En Milán, hace unos veinte años, una señora furiosa porque su exmarido le había rebajado la pensión alimenticia cambió la historia política de Italia. Entró de madrugada en la oficina del excónyuge en busca de pruebas de sus ingresos reales para presentarlas a los tribunales y encontró rastros de cuentas en Suiza por un par de millones de dólares.
El personaje se llamaba Mario Chiesa. Era ingeniero y dirigía algo así como un pequeño hogar para ancianos. Pertenecía al Partido Socialista Italiano y ese dinero era parte de las coimas que recibía de unos empresarios que le pagaban comisiones en efectivo y que iban a parar a las arcas del partido y a los bolsillos del funcionario corrupto.
Era la punta del iceberg. Como si se tratara de una excavación arqueológica en el reino de la inmundicia, comenzaba a emerger Tangentópolis, una secreta ciudad de trampas y extorsiones que existía bajo la superficie de la bella y vibrante Milán. Tangente es como le llaman los italianos a la coima, el dinero con que los empresarios corruptos untan a los políticos o funcionarios que pueden favorecerlos con contratos o eliminarles engorrosas trabas burocráticas.

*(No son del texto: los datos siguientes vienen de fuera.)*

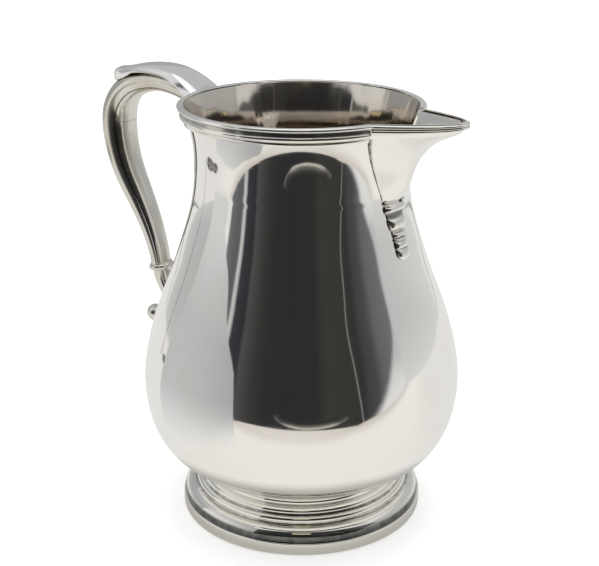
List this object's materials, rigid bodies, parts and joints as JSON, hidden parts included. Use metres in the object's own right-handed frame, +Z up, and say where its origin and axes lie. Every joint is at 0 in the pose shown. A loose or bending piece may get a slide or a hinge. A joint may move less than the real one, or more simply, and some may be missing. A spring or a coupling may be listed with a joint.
{
  "type": "water pitcher",
  "caption": "Footed baluster-shaped silver water pitcher with a moulded rim, a V-shaped pouring spout with a cast drop, and a hollow scroll handle.",
  "frame": {"origin": "on the surface that the foot stands on, at the middle of the bounding box in X and Y; the body's axis of revolution is 18.75 mm from it towards +X", "axes": "+Z up along the body's axis, +X towards the spout's tip, -X towards the handle"},
  "size_m": [0.2132, 0.1558, 0.2147],
  "materials": {
    "body_silver": "hand-polished silver with very fine wipe marks and a faint warm tarnish inside",
    "moulding_silver": "polished silver with darker tarnish left in the grooves",
    "handle_silver": "worn polished silver, slightly warmer and duller, tarnished along the seams",
    "foot_silver": "polished silver with darker tarnish left in the grooves"
  },
  "bodies": {
    "root": {"body": "body_silver", "spout": "body_silver", "rim_moulding": "moulding_silver", "spout_moulding_left": "moulding_silver", "spout_moulding_right": "moulding_silver", "spout_drop": "moulding_silver", "handle_shell": "handle_silver", "handle_strip_upper": "handle_silver", "handle_strip_lower": "handle_silver", "thumb_plate": "handle_silver", "handle_collar": "handle_silver", "handle_scroll": "handle_silver", "foot_collar": "foot_silver", "foot_ring": "foot_silver", "foot_wire": "foot_silver"}
  },
  "joints": []
}
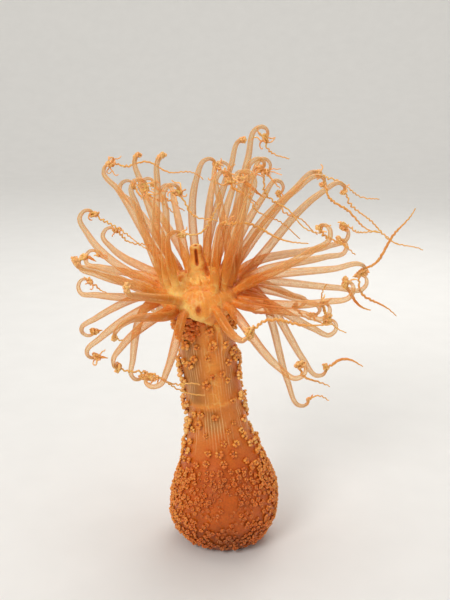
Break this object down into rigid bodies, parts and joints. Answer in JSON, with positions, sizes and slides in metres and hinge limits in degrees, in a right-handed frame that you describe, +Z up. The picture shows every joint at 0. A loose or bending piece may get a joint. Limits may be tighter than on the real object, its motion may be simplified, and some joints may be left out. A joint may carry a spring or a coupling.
{
  "type": "sea anemone",
  "caption": "Berried sea anemone, fully opened: round warty base on a flat foot, tall leaning column, and a crown of clear hooked tentacles trailing fine threads.",
  "frame": {"origin": "middle of the flat underside of the foot", "axes": "+Z up out of the foot, -Y the front, +X to the right as the front is seen"},
  "size_m": [0.2554, 0.1944, 0.3073],
  "materials": {
    "foot": "damp skin",
    "column": "damp translucent skin with granular warts",
    "collar": "damp skin",
    "disc": "damp skin",
    "tentacle": "damp translucent skin"
  },
  "bodies": {
    "root": {"pedal_disc": "foot", "base_bulb": "column", "column_lower": "column", "column_upper": "column", "collar": "collar", "oral_disc": "disc", "mouth": "disc", "tentacle_outer_01": "tentacle", "tentacle_outer_02": "tentacle", "tentacle_outer_03": "tentacle", "tentacle_outer_04": "tentacle", "tentacle_outer_05": "tentacle", "tentacle_outer_06": "tentacle", "tentacle_outer_07": "tentacle", "tentacle_outer_08": "tentacle", "tentacle_outer_09": "tentacle", "tentacle_outer_10": "tentacle", "tentacle_outer_11": "tentacle", "tentacle_outer_12": "tentacle", "tentacle_outer_13": "tentacle", "tentacle_outer_14": "tentacle", "tentacle_outer_15": "tentacle", "tentacle_outer_16": "tentacle", "tentacle_outer_17": "tentacle", "tentacle_outer_18": "tentacle", "tentacle_outer_19": "tentacle", "tentacle_outer_20": "tentacle", "tentacle_middle_01": "tentacle", "tentacle_middle_02": "tentacle", "tentacle_middle_03": "tentacle", "tentacle_middle_04": "tentacle", "tentacle_middle_05": "tentacle", "tentacle_middle_06": "tentacle", "tentacle_middle_07": "tentacle", "tentacle_middle_08": "tentacle", "tentacle_middle_09": "tentacle", "tentacle_middle_10": "tentacle", "tentacle_middle_11": "tentacle", "tentacle_middle_12": "tentacle", "tentacle_middle_13": "tentacle", "tentacle_middle_14": "tentacle", "tentacle_middle_15": "tentacle", "tentacle_middle_16": "tentacle", "tentacle_middle_17": "tentacle", "tentacle_middle_18": "tentacle", "tentacle_inner_01": "tentacle", "tentacle_inner_02": "tentacle", "tentacle_inner_03": "tentacle", "tentacle_inner_04": "tentacle", "tentacle_inner_05": "tentacle", "tentacle_inner_06": "tentacle", "tentacle_inner_07": "tentacle", "tentacle_inner_08": "tentacle", "tentacle_inner_09": "tentacle", "tentacle_inner_10": "tentacle", "tentacle_inner_11": "tentacle", "tentacle_inner_12": "tentacle", "tentacle_inner_13": "tentacle", "tentacle_inner_14": "tentacle", "tentacle_inner_15": "tentacle"}
  },
  "joints": []
}
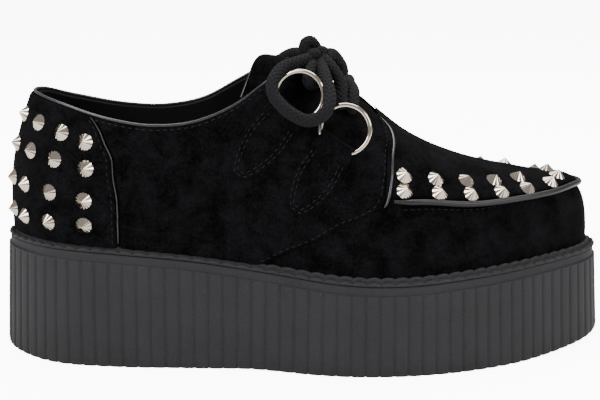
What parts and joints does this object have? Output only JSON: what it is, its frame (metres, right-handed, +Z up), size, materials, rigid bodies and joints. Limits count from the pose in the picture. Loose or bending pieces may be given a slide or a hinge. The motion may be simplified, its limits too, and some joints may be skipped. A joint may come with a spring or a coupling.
{
  "type": "creeper shoe",
  "caption": "Right platform creeper shoe with a ribbed rubber sole, studded toe apron and heel counter, ring-laced throat and piped collar.",
  "frame": {"origin": "floor level under the centre of the sole's bounding rectangle", "axes": "+X towards the toe, +Y towards the medial (inner) side of this right shoe, +Z up"},
  "size_m": [0.2778, 0.1058, 0.1437],
  "materials": {
    "moulded_rubber": "matt, vertically ribbed",
    "suede": "napped suede",
    "lining": "smooth matt lining",
    "piping": "glossy piping",
    "nickel": "polished nickel",
    "lace": "round braid"
  },
  "bodies": {
    "root": {"outsole": "moulded_rubber", "welt": "moulded_rubber", "insole": "lining", "upper": "suede", "tongue": "suede", "quarter_lateral": "suede", "quarter_medial": "suede", "heel_counter": "suede", "toe_apron": "suede", "apron_piping": "piping", "collar_piping": "piping", "edge_piping_lateral": "piping", "edge_piping_medial": "piping", "ring_tab_rear_lateral": "suede", "ring_tab_rear_medial": "suede", "ring_tab_front_lateral": "suede", "ring_tab_front_medial": "suede", "ring_rear_lateral": "nickel", "ring_rear_medial": "nickel", "ring_front_lateral": "nickel", "ring_front_medial": "nickel", "lace_bar": "lace", "lace_knot": "lace", "lace_loop_near": "lace", "lace_loop_far": "lace"}
  },
  "joints": []
}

Mario Chiesa, el Señor 10%, fue a parar a la cárcel por varios años, pero, como en la historia bíblica de Sansón y los filisteos, cuando su jefe, Bettino Craxi, lo llamó "pequeño maleante", derribó el templo con amigos y enemigos dentro y aquí nos morimos todos.
Y así fue. Actuó la Justicia italiana, capitaneada por Antonio Di Pietro, y se hizo evidente lo que todos sospechaban: los partidos políticos estaban podridos por la corrupción. Los que pertenecían al arco democrático enriquecían a sus dirigentes y se financiaban por medio de las tangentes, mientras el partido comunista italiano, el mayor de Europa, lo hacía, también ilegalmente, con los negocios que facilitaba la Unión Soviética.
El episodio se saldó con doce suicidios, cientos de presos y la disolución de todas las grandes estructuras políticas surgidas en Italia tras la Segunda Guerra Mundial. La Democracia Cristiana, los socialistas, los liberales, los comunistas, todos tuvieron que reinventarse, dando paso a caras nuevas, a veces, incluso, menos recomendables, como la de Silvio Berlusconi.
Traigo a colación esta vieja historia porque España puede estar en trance de repetirla. Los socialistas andaluces y el Partido Popular que hoy gobierna el país están bajo la lupa de la justicia por casos sistémicos de corrupción.
Subrayo lo de sistémico porque, de ser ciertas las alegaciones aparecidas en la prensa (algo que niegan las cúpulas de ambas formaciones), no se trata de la anécdota aislada de un funcionario inescrupuloso que recibe dinero por debajo de la mesa a cambio de favores, sino de una práctica masiva y continuada a lo largo de los años, en la que están involucrados cientos de personas relevantes de ambos partidos.
En realidad, la financiación de los partidos políticos durante la transición española a la democracia se hizo ilegalmente, mientras todos pretendían ignorarlo. Era frecuente que los bancos y otras grandes empresas disfrazaran sus donaciones, que eran verdaderas coimas, simulando que pagaban por estudios puntuales sobre cualquier cosa.
Naturalmente, lo hacían –como sucedía en Tangentópolis– a cambio de favores, la concesión de obras públicas y la aprobación de medidas legislativas. No regalaban su dinero: lo invertían para sacarle provecho en el futuro, vulnerando el sistema de competencia y méritos que prometía la Constitución.
Posteriormente se aprobó una generosa ley de financiamiento de los partidos políticos, pero ya estas instituciones se habían acostumbrado al secreto contubernio con los empresarios a todos los niveles. Los negocios jugosos no sólo se hacían en las capitales de las grandes autonomías: algunos alcaldes y concejales de pueblos pequeños también vendían sus favores e influencias.
Esperanza Aguirre, la expresidente de la Comunidad de Madrid y cara limpia del Partido Popular en esa zona de España, ha pedido a su grupo político que asuma sus responsabilidades y colabore con la Justicia.
Ojalá le hagan caso. Si hay culpa, el momento no es de cavar trincheras y defenderse corporativamente, sino de ofrecer disculpas, colocarse bajo la autoridad de la ley y rectificar. De lo contrario, el vendaval puede barrerlos de la historia. Como sucedió en Tangentópolis.